DATA SECTION:

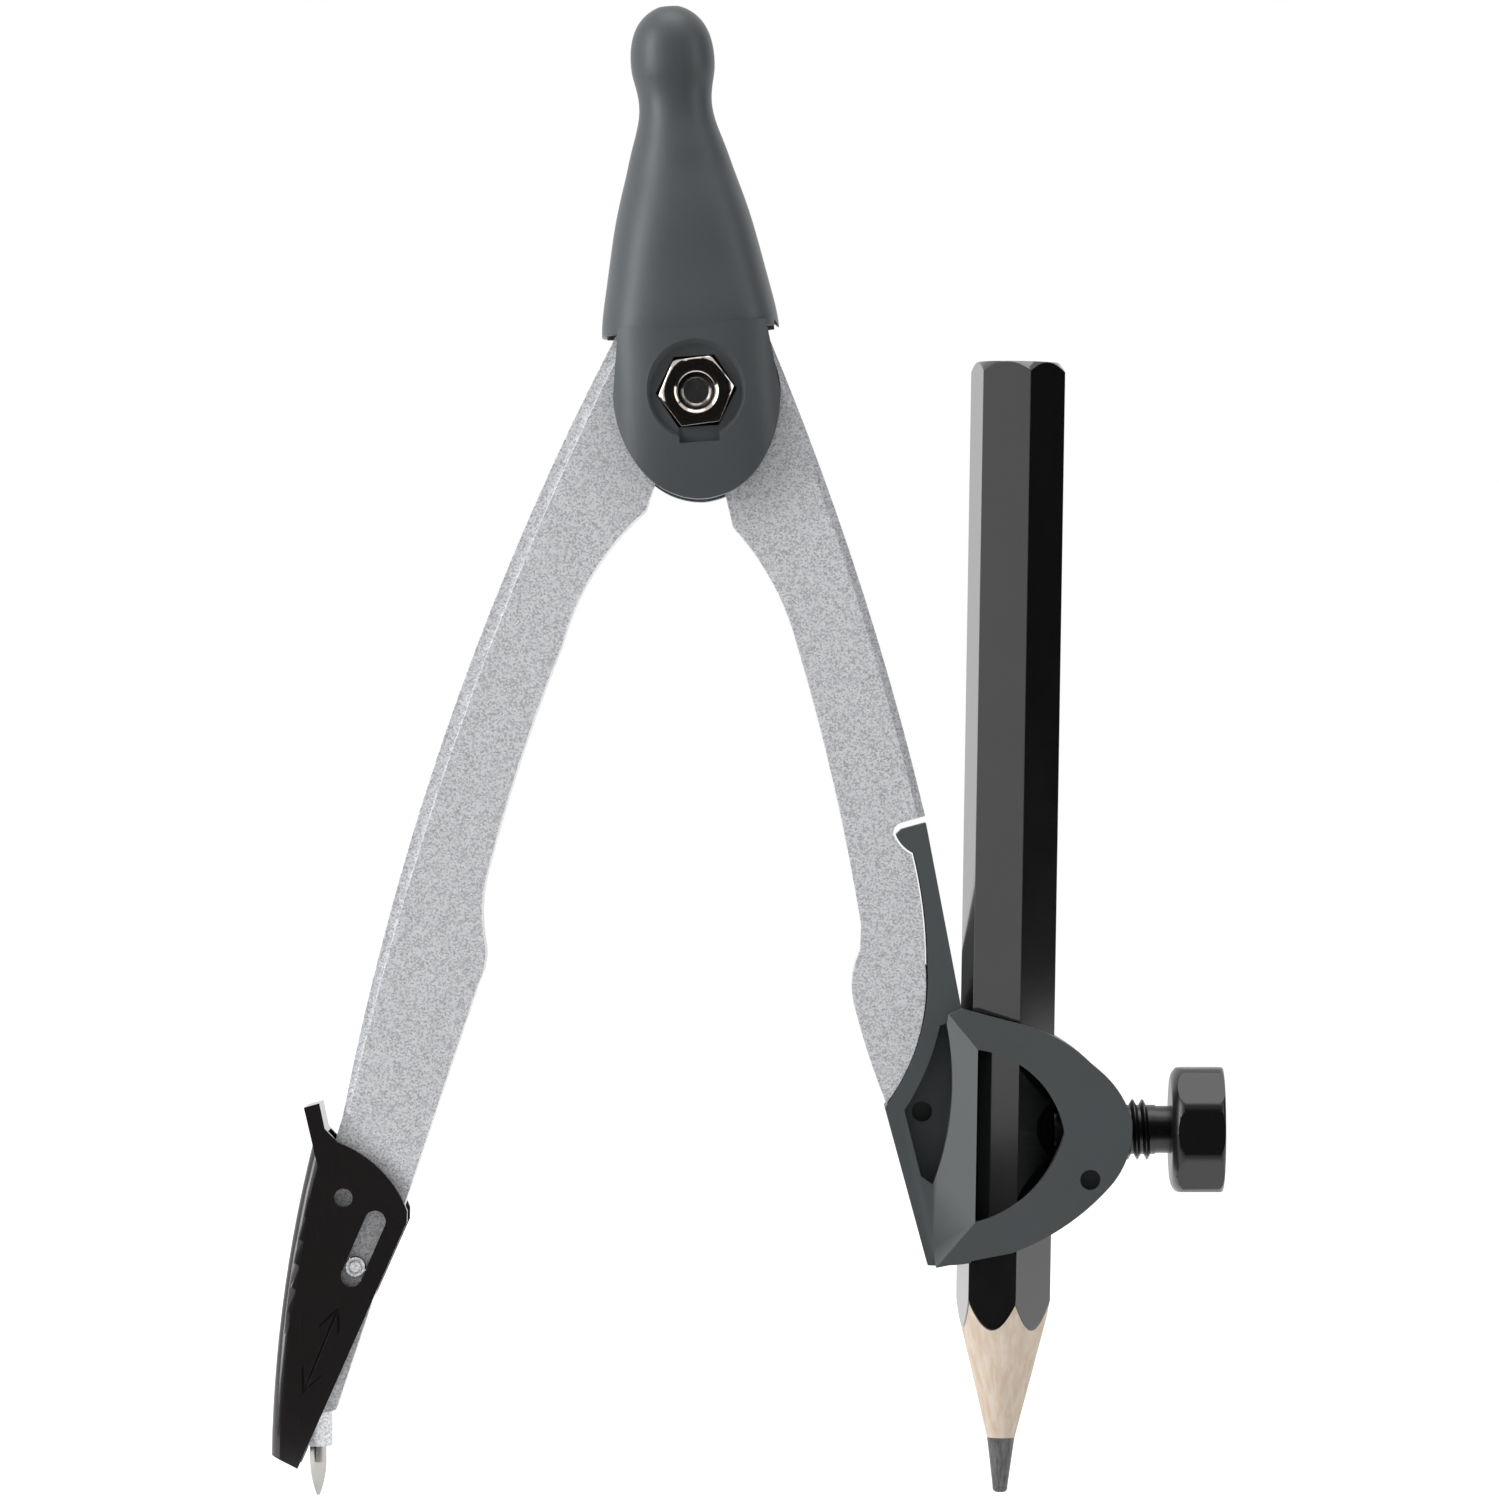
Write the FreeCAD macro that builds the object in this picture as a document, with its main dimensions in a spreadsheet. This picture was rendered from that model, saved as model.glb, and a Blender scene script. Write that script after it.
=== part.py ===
import FreeCAD, Part
import math
import os
import Sketcher

# A school drawing compass, in millimetres, standing as it is held: the needle's point is the
# origin, +Z is up, +X runs from the needle leg towards the pencil, and -Y is the nut side.
# Each leg is drawn in its own frame, with the pivot at the origin and the leg along -Z.

DIMENSIONS = (
    # Pose at rest
    ("needle_leg_length", 96.48), ("needle_leg_angle", 18.97), ("pencil_leg_angle", 15.56),
    ("head_tilt", 3.8), ("head_shift", 0.16),
    # Pivot stack, measured from the middle plane
    ("leg_half", 3.0), ("band_step", 0.7), ("knuckle_radius", 6.7), ("knuckle_gap", 0.25),
    ("half_lap_gap", 0.15), ("slot_side_gap", 0.35), ("friction_washer_radius", 5.0),
    ("friction_washer_thickness", 0.3), ("middle_washer_thickness", 0.25),
    ("screw_radius", 1.5), ("bore_gap", 0.05), ("screw_end_recess", 0.4), ("screw_end_radius", 1.05),
    ("screw_end_bevel", 0.45),
    ("nut_seat_depth", 2.45), ("nut_across_flats", 5.5), ("nut_thickness", 2.4), ("nut_turn", 3.7),
    ("nut_chamfer", 0.25), ("nut_mouth_radius", 1.85), ("nut_pocket_gap", 0.15), ("nut_fit", 0.02),
    ("rear_seat_depth", 1.65), ("rear_recess_radius", 3.9), ("flat_washer_radius", 3.5),
    ("flat_washer_thickness", 0.5), ("spring_washer_radius", 2.75),
    ("spring_washer_thickness", 0.7), ("spring_washer_split", 0.5),
    ("screw_head_radius", 2.75), ("screw_head_height", 1.7), ("screw_head_edge", 0.8),
    ("cross_width", 0.7), ("cross_span", 3.0), ("cross_depth", 1.1),
    # Head
    ("skirt_height", 5.1), ("skirt_half_width", 7.35), ("head_half_depth", 6.55),
    ("flank_height", 7.7), ("flank_half_width", 7.02), ("flank_half_depth", 6.3),
    ("waist_height", 11.8), ("waist_half_width", 6.2), ("waist_half_depth", 5.6),
    ("taper_height", 16.0), ("taper_half_width", 5.21), ("taper_half_depth", 4.85),
    ("throat_height", 20.1), ("throat_half_width", 4.0), ("throat_half_depth", 3.85),
    ("collar_height", 22.6), ("collar_half_width", 3.22), ("collar_half_depth", 3.2),
    ("neck_height", 24.1), ("neck_radius", 3.02), ("ball_foot_height", 25.9),
    ("ball_foot_radius", 3.26), ("ball_height", 28.18), ("ball_radius", 3.47),
    ("ball_rise", 4.13), ("cheek_half_width", 6.88), ("cheek_top_half_width", 6.1),
    ("cheek_drop", 8.85),
    ("cheek_bottom_half_depth", 5.2), ("slot_radius", 8.8), ("dish_radius", 4.25),
    ("dish_floor_radius", 3.75), ("dish_depth", 0.8), ("notch_depth", 0.2), ("notch_width", 3.3),
    ("notch_reach", 4.2),
    # Needle leg: x and z of its outline points, and the rise of each arc
    ("thigh_outer_x", -7.65), ("thigh_outer_z", 3.4),
    ("shin_outer_x", -8.22), ("shin_outer_up", 30.38), ("outer_bow", 2.56),
    ("panel_top_x", -6.75), ("panel_foot_x", -7.82), ("panel_foot_up", 30.88),
    ("panel_bow", 2.17), ("crotch_x", -0.92), ("crotch_z", -6.61), ("hip_x", -0.8),
    ("hip_z", -10.5), ("thigh_inner_x", -3.74), ("thigh_inner_z", -23.31),
    ("thigh_inner_bow", 0.98), ("calf_x", -3.48), ("calf_z", -42.88), ("calf_bow", 0.33),
    ("grip_x", -1.97), ("grip_up", 48.18), ("grip_bow", 0.3), ("bulge_x", -1.19),
    ("bulge_up", 44.48), ("bulge_bow", 0.35), ("step_inner_up", 27.38), ("step_bow", 0.2),
    ("ankle_x", -8.15), ("ankle_up", 28.66), ("foot_outer_x", -3.06), ("foot_outer_up", 5.85),
    ("foot_inner_x", -0.85), ("foot_inner_up", 7.31), ("boss_radius", 1.2),
    ("needle_stick_out", 4.1), ("boss_length", 5.0), ("needle_radius", 0.7),
    ("needle_fit", 0.02), ("needle_taper", 2.75), ("needle_bow", 0.13), ("needle_point_radius", 0.12),
    # Needle guard
    ("guard_side_gap", 0.15), ("guard_wall", 0.85), ("guard_corner", 1.0),
    ("guard_lip_x", -11.45), ("guard_lip_up", 30.15), ("guard_tip_x", -10.36),
    ("guard_tip_up", 30.91), ("guard_tab_x", -9.25), ("guard_tab_up", 29.07),
    ("guard_heel_x", -7.86), ("guard_heel_up", 28.35), ("guard_brow_x", -0.62), ("guard_brow_up", 24.88),
    ("guard_brow_bow", 0.85), ("guard_cheek_x", -0.32), ("guard_cheek_up", 23.98),
    ("guard_toe_x", -2.25), ("guard_toe_up", 1.8), ("guard_tail_x", -4.71),
    ("guard_tail_up", 2.14), ("guard_nape_x", -9.82), ("guard_nape_up", 27.56),
    ("guard_spine_bow", 0.73), ("guard_pin_x", -3.16), ("guard_pin_up", 19.1),
    ("guard_pin_radius", 0.79), ("pin_gap", 0.06), ("guard_slot_up", 4.15),
    ("guard_slot_down", 0.86), ("guard_slot_turn", 4.5), ("pin_ring_radius", 0.62),
    ("pin_ring_width", 0.2), ("pin_ring_depth", 0.3), ("detent_x", -5.95),
    ("detent_up", 24.18), ("detent_hole_radius", 0.76), ("detent_dimple_radius", 0.5),
    ("detent_dimple_depth", 0.3), ("arrow_top", 3.7), ("arrow_bottom", 11.2),
    ("arrow_line", 0.22), ("arrow_barb", 2.1), ("arrow_depth", 0.15), ("arrow_turn", 3.6),
    # Pencil leg
    ("pencil_shoulder_x", 7.0), ("pencil_shoulder_z", 2.83), ("pencil_outer_x", 8.82),
    ("pencil_outer_z", -38.74), ("pencil_outer_bow", 0.85), ("rim_width", 0.65),
    ("notch_mouth", 2.14), ("notch_bow", 0.2),
    ("notch_inner_x", 5.87), ("notch_inner_z", -39.5), ("notch_lip_x", 6.88),
    ("notch_lip_z", -41.5), ("seam_middle_x", 5.51), ("seam_middle_z", -50.61),
    ("seam_upper_bow", 0.28), ("seam_foot_x", -0.65), ("seam_foot_z", -60.73),
    ("seam_lower_bow", 1.1), ("pencil_foot_bow", 0.15), ("pencil_bulge_x", -1.02),
    ("pencil_bulge_z", -52.22), ("pencil_bulge_bow", 0.41), ("pencil_grip_x", 0.67),
    ("pencil_grip_z", -47.97), ("pencil_calf_x", 1.31), ("pencil_calf_z", -46.0),
    ("pencil_calf_bow", 0.39), ("pencil_thigh_x", 2.42), ("pencil_thigh_z", -22.29),
    ("pencil_thigh_bow", 0.67), ("pencil_hip_x", -0.06), ("pencil_hip_z", -11.48),
    ("pencil_crotch_x", 0.13), ("pencil_crotch_z", -7.07), ("tongue_half", 1.2),
    ("tongue_reach", 0.8), ("tongue_gap", 0.05), ("seam_gap", 0.2),
    # Pencil holder
    ("arm_half", 3.1), ("bow_half", 5.2), ("hook_gap", 0.55), ("arm_top_x", 8.72),
    ("arm_waist_x", 7.43), ("arm_waist_z", -54.83), ("bow_top_x", 11.73),
    ("bow_top_z", -57.3), ("bow_shoulder_x", 16.66),
    ("bow_shoulder_z", -62.28), ("bow_shoulder_bow", 0.5), ("bow_nose_x", 18.45),
    ("bow_nose_z", -67.4), ("bow_nose_bow", 0.47), ("bow_chin_x", 15.18), ("bow_chin_z", -72.2),
    ("bow_chin_bow", 0.6), ("bow_base_x", 6.0), ("bow_base_z", -75.25), ("bow_base_bow", 0.6),
    ("heel_x", -0.94), ("heel_z", -74.5), ("heel_bow", 0.4), ("mitre_top_x", 6.27),
    ("mitre_top_z", -54.97), ("clamp_x", 8.33), ("clamp_z", -65.59), ("clamp_turn", 16.5),
    ("window_left", 2.56), ("window_top", 6.75), ("window_bottom", 7.45),
    ("window_right", 4.72), ("window_floor", 4.3), ("window_upper_bow", 1.65), ("window_lower_bow", 1.45),
    ("saddle_run", 3.4), ("pocket_depth", 2.1), ("pocket_top_x", 5.9), ("pocket_top_z", -55.7),
    ("pocket_top_width", 0.55), ("pocket_side_x", 0.63), ("pocket_side_z", -61.68),
    ("pocket_side_bow", 0.35), ("pocket_foot_x", 0.5), ("pocket_foot_z", -67.3),
    ("pocket_foot_width", 0.75), ("pocket_foot_rise", 0.3), ("pocket_saddle_bow", 0.95),
    ("dot_radius", 0.84), ("pocket_dot_x", 2.02), ("pocket_dot_z", -62.24),
    ("bow_dot_x", 13.83), ("bow_dot_z", -71.18), ("dot_depth", 1.5),
    # Clamp screw, measured along its axis from the pencil's axis
    ("thread_radius", 2.5), ("thread_depth", 0.45), ("thread_pitch", 0.8),
    ("clamp_hole_gap", 0.06), ("clamp_tip", 3.98), ("clamp_tip_radius", 1.5),
    ("thread_start", 4.9), ("thread_end", 12.35), ("shank_radius", 1.96), ("knob_start", 13.6),
    ("knob_length", 4.4), ("knob_across_flats", 10.25), ("knob_round_radius", 5.38),
    ("knob_shoulder", 1.0), ("knob_rim", 0.5), ("knob_socket_depth", 3.0),
    # Pencil, measured from its point
    ("pencil_length", 93.6), ("pencil_below_clamp", 30.05), ("pencil_across_flats", 7.0),
    ("pencil_turn", 17.0), ("pencil_lean", 0.94), ("paint_thickness", 0.09),
    ("channel_gap", 0.12), ("lead_radius", 1.15), ("lead_fit", 0.01), ("cone_half_angle", 14.0),
    ("lead_point_height", 4.5), ("lead_tip_radius", 0.62), ("lead_round", 0.45),
    ("top_round_height", 0.8), ("top_round_width", 0.6),
)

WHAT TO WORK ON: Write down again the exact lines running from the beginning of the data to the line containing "# Each leg is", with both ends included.

REPLY TO THE TASK:
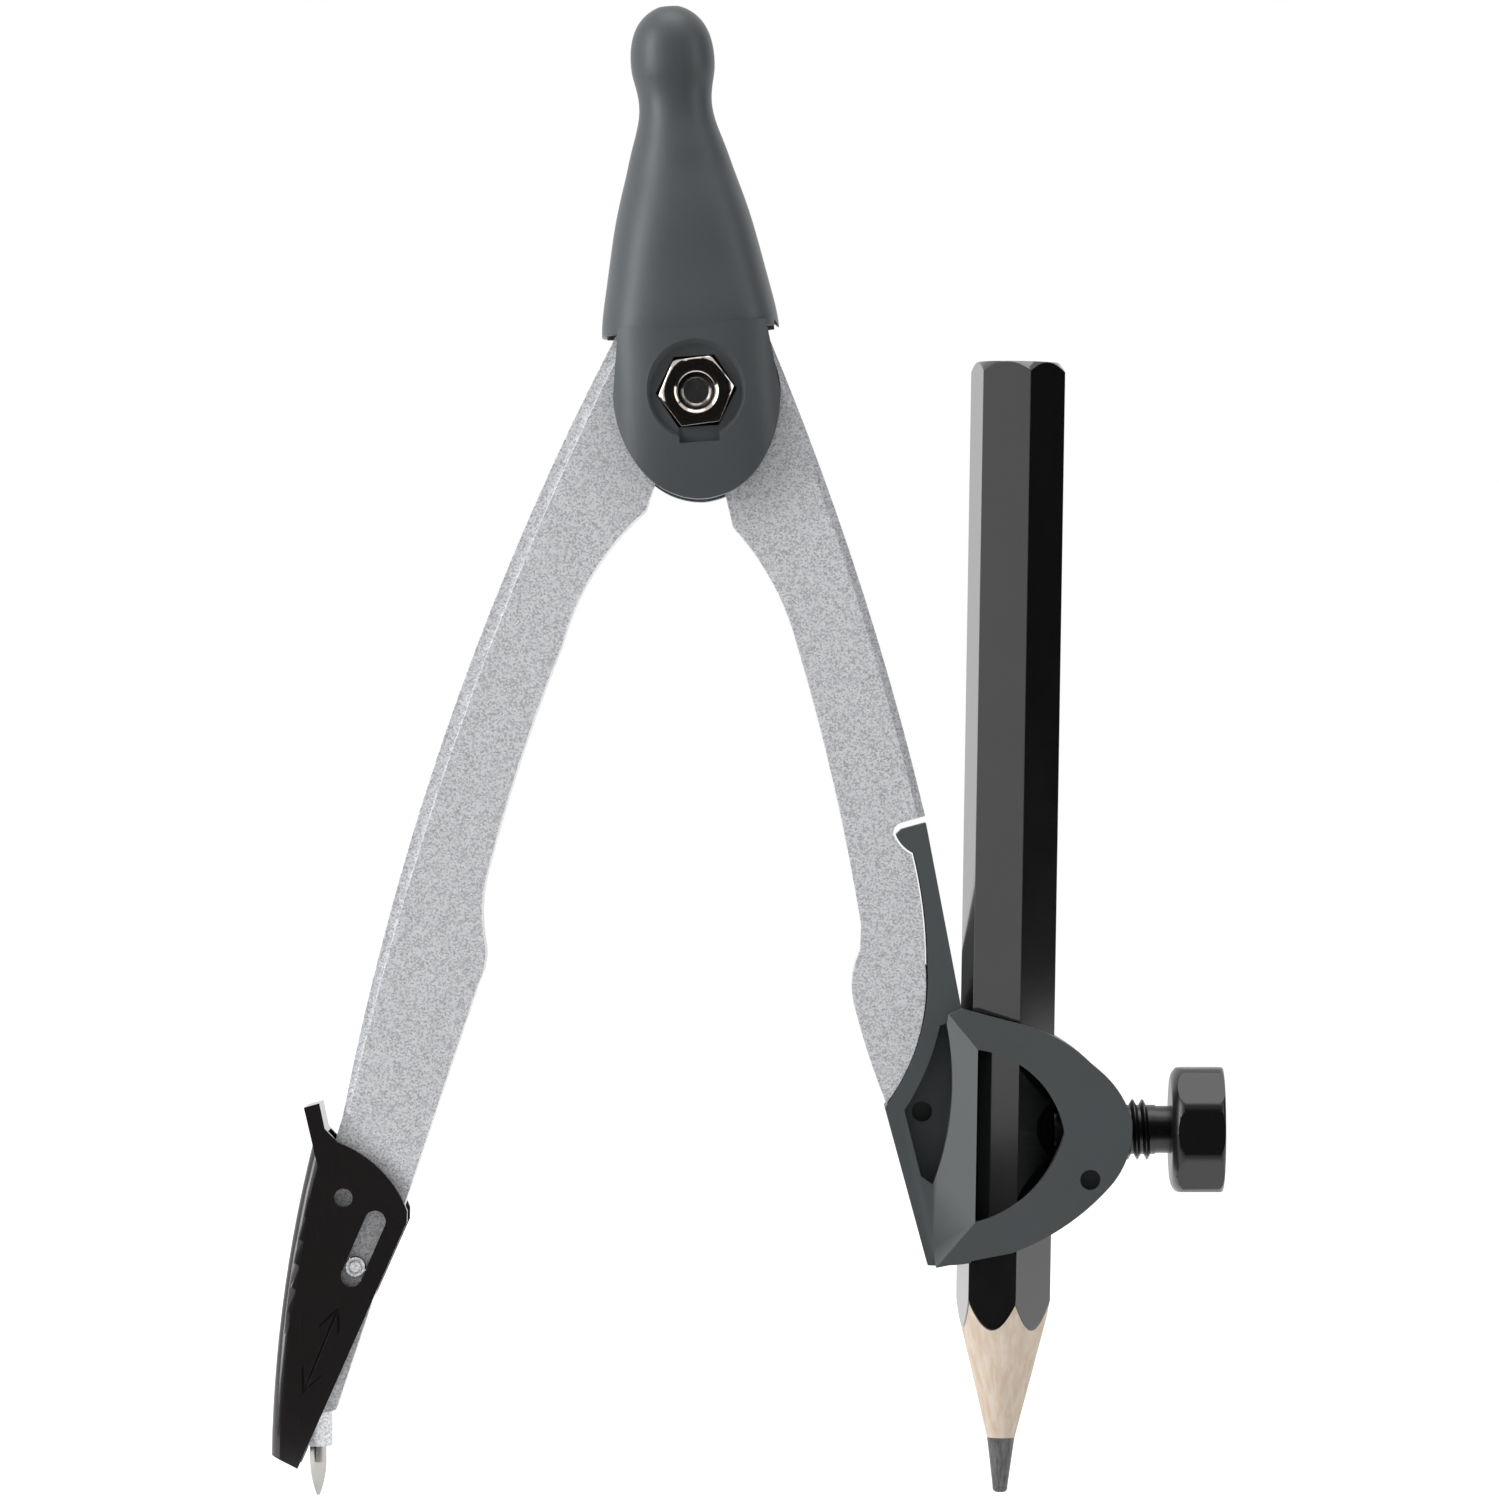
Write the FreeCAD macro that builds the object in this picture as a document, with its main dimensions in a spreadsheet. This picture was rendered from that model, saved as model.glb, and a Blender scene script. Write that script after it.
=== part.py ===
import FreeCAD, Part
import math
import os
import Sketcher

# A school drawing compass, in millimetres, standing as it is held: the needle's point is the
# origin, +Z is up, +X runs from the needle leg towards the pencil, and -Y is the nut side.
# Each leg is drawn in its own frame, with the pivot at the origin and the leg along -Z.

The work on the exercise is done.